You have a million things to do, and your brain is overflowing with all the little details you need to remember, and the decisions you have to make. Willpower and the power to make decisions is precious, and limited. Each decision makes all the rest of them that much harder, even decisions that seem trivial or unimportant (like what to wear).

You can free up some mental space and increase your capacity to focus on the things that matter to you (and be more productive) by making fewer decisions.

Automating your wardrobe is just one example of how you can simplify and systematize to preserve your mental energy for what truly matters to you. It’s an easy to do and has disproportionate payoff. You’ll save up your willpower to spend on more important things, like being present for your children, being effective at your job, or sticking to your diet. You’ll even create a little extra time for yourself in the mornings to meditate, enjoy your coffee, take a longer shower, or catch some extra sleep.

You’ve so got this.

Need more details?

The process goes like this.

List all of your work outfits in descriptive terms: Grey J. Crew suit and pink gap shirt, grey suit and blue shirt, grey suit and white shirt; blue suit and pink shirt, etc. Do this electronically.

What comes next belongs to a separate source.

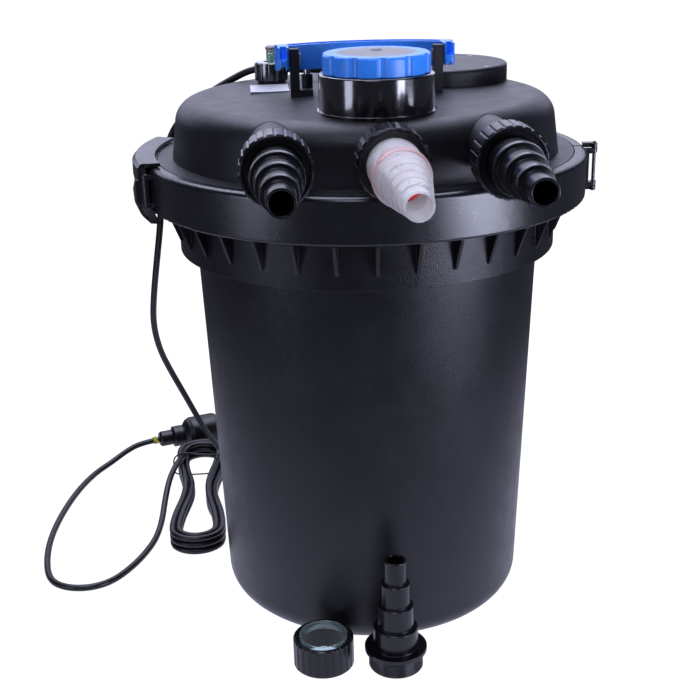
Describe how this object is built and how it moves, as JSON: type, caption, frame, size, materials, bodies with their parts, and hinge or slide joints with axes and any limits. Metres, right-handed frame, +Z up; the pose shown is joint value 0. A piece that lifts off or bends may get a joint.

Now, delete any of the outfits that you routinely reject either due to fit, comfort, style or emotion. If you need to, try on a few to make sure the pass muster.

Now rearrange the order so that you’re not wearing the same suit or same shirt two days in a row and so you have time to wash them as needed.

Store the list on your cell phone (I use the Numbers App on my iPhone). Now all you have to do is look at it each day and wear what’s next on the list. When you get to the bottom, start over at the top.